У нас гостят Степа с женой и милый Страхов. Жара ужасная, у меня болит горло. Левочка слаб и начал 20-го опять пить Эмс. Приехала Верочка Толстая и Маша за деньгами для брата Сережи. Левочка всё сидит над статьей, но энергия его как будто упала для этой работы.
Принес этот цветок мне Левочка в октябре 1890 года, в Ясной Поляне[66].
1890
20 ноября, Ясная Поляна. Переписываю дневники Левочки за всю его жизнь и решила, что буду опять писать свой дневник: тем более что никогда я не была более одинока в семье своей, как теперь. Сыновья все врозь: Сережа – в Никольском, Илья с семьей – в Гриневке, Лева – в Москве, и Таня туда уехала на время. Живу с маленькими и воспитываю их. С Машей никогда у нас связи настоящей не было, кто виноват – не знаю. Вероятно, я сама. А Левочка порвал со мной всякое общение. За что? Почему? Совсем не понимаю. Когда он нездоров, он принимает мой уход за ним как должное, но грубо, чуждо, ровно настолько, насколько нужны припарки и проч. Всеми силами старалась и так сильно желала я взойти, хотя немного, с ним в общение внутреннее, духовное. Я читала тихонько дневники его, и мне хотелось понять, узнать – как могу я внести в его жизнь и сама получить от него что-нибудь, что могло бы нас соединить опять. Но дневники его вносили в мою душу еще больше отчаяния; он узнал, верно, что я их читала, и стал теперь куда-то прятать, но мне ничего не сказал.

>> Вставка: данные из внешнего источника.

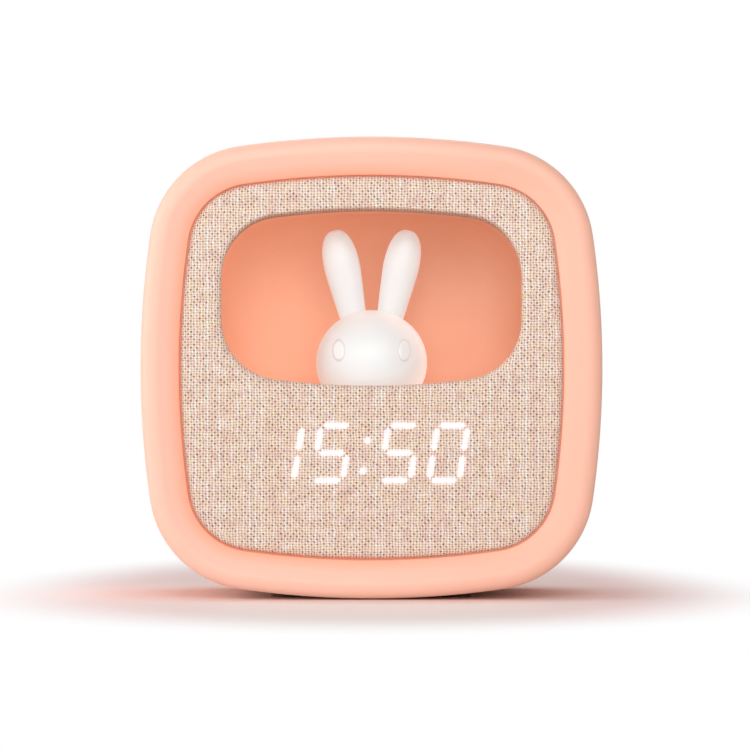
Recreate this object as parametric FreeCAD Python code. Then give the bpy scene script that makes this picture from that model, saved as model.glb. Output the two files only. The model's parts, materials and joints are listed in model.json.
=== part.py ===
# Child's alarm clock with a night light: a soft square casing with a cloth front, a window
# onto a niche where a glowing silicone rabbit sits, and a number display behind the cloth.
# Millimetres. +X is to the viewer's right, -Y is the front, +Z is up. The origin is on the
# table under the middle of the clock.
import os
import FreeCAD
import Part
from math import atan2, cos, degrees, hypot, pi, radians, sin, sqrt, tan

# Casing
case_half = 75.0  # half of its width, and of its height
case_side_r = 300.0  # bow of the four sides
case_corner_r = 34.0
case_depth = 70.5  # from the crest of the front rim to the flat of the back
wall = 2.4
front_round = 4.5
back_round = 7.0
cover_depth = 12.5  # how much of the depth belongs to the rear cover
seam_gap = 0.4
lip_height = 3.0
lip_wall = 1.6
lip_clear = 0.2
foot_clear = 0.4  # height of the casing's lowest point above the table

# Front rim and the ledge that carries the cloth panel
rim_width = 12.5
rim_drop = 3.0  # how far the rim slopes back from its crest to the panel
rim_skin = 3.2
ledge_width = 7.0
ledge_t = 3.0

# Cloth panel
panel_t = 2.4
cloth_t = 0.8
cloth_sink = 2.2  # depth of the cloth's face behind the rim's crest
panel_gap = 0.4
panel_round = 2.0
window_side = 26.2  # from the casing's side to the window's
window_top = 24.3  # from the casing's top to the window's upper edge
window_low = 5.9  # depth of the window's lower edge below the casing's middle
window_side_r = 2000.0
window_top_r = 242.0
window_corner_r = 19.7
window_round = 1.5

# Niche
niche_step = 0.8  # how far the niche's mouth stands back from the window's edge
niche_drop = 7.5  # depth of the niche's floor below the window's lower edge
niche_behind = 2.2  # from the niche's back to the loudspeaker's magnet
niche_wall = 1.8
niche_back_round = 15.0
niche_corner_r = 20.5
lug_r = 4.2
lug_t = 2.0
lug_rise = 14.0  # from the window's middle up, and down, to a pair of lugs

# Rabbit lamp
head_rx = 18.3
head_ry = 15.0
head_rz = 17.4
head_up = 1.6  # height of the head's centre above the casing's
head_skin = 2.0
ear_tip_r = 5.7
ear_root_r = 4.4
ear_headroom = 6.9  # from an ear's tip to the niche's top
ear_tilt = 10.8
ear_flat = 0.62
ear_apart = 6.4  # sideways from the middle to an ear's root
ear_root_up = 13.0  # height of an ear's root above the head's centre
ear_back = 4.0
eye_rx = 2.1
eye_ry = 0.9
eye_rz = 3.15
eye_apart = 10.7
eye_up = 4.0
eye_sunk = 0.4
neck_r = 7.0
neck_bore_r = 5.4
neck_back = 2.0  # how far the neck stands behind the head's centre
neck_behind = 1.6  # from the display board to the neck's collar
collar_r = 9.5
collar_t = 1.5
seat_r = 9.6
seat_up = 0.5
neck_clear = 0.1

# Clamp, board and light chips under the niche's floor
clamp_t = 1.5
clamp_bore_r = 6.0
clamp_post_h = 1.5
clamp_bar_half = 2.4
lamp_screw_apart = 13.5
lamp_boss_r = 3.0
lamp_board_w = 34.0
lamp_board_d = 14.0
lamp_chip = 2.8
lamp_chip_h = 1.2
lamp_chip_ring = 3.2
lamp_chips = 3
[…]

Бывало, я переписывала, что он писал, и мне это было радостно. Теперь он дает всё дочерям и от меня тщательно скрывает. Он убивает меня очень систематично и выживает из своей личной жизни, и это невыносимо больно. Бывает так, что в этой безучастной жизни на меня находит бешеное отчаяние. Мне хочется убить себя, бежать куда-нибудь, полюбить кого-нибудь – всё, только не жить с человеком, которого, несмотря ни на что, всю жизнь за что-то я любила, хотя теперь вижу, как я его идеализировала, как я долго не хотела понять, что в нем была одна чувственность. А мне теперь открылись глаза, и я вижу, что моя жизнь убита. С какой я завистью смотрю даже на Нагорновых каких-нибудь, что они вместе, что есть что-то, связывающее супругов, помимо связи физической. И многие так живут. А мы? Боже мой, что за тон – чуждый, брюзгливый, даже притворный! И это я-то, веселая, откровенная и так жаждущая ласкового общения!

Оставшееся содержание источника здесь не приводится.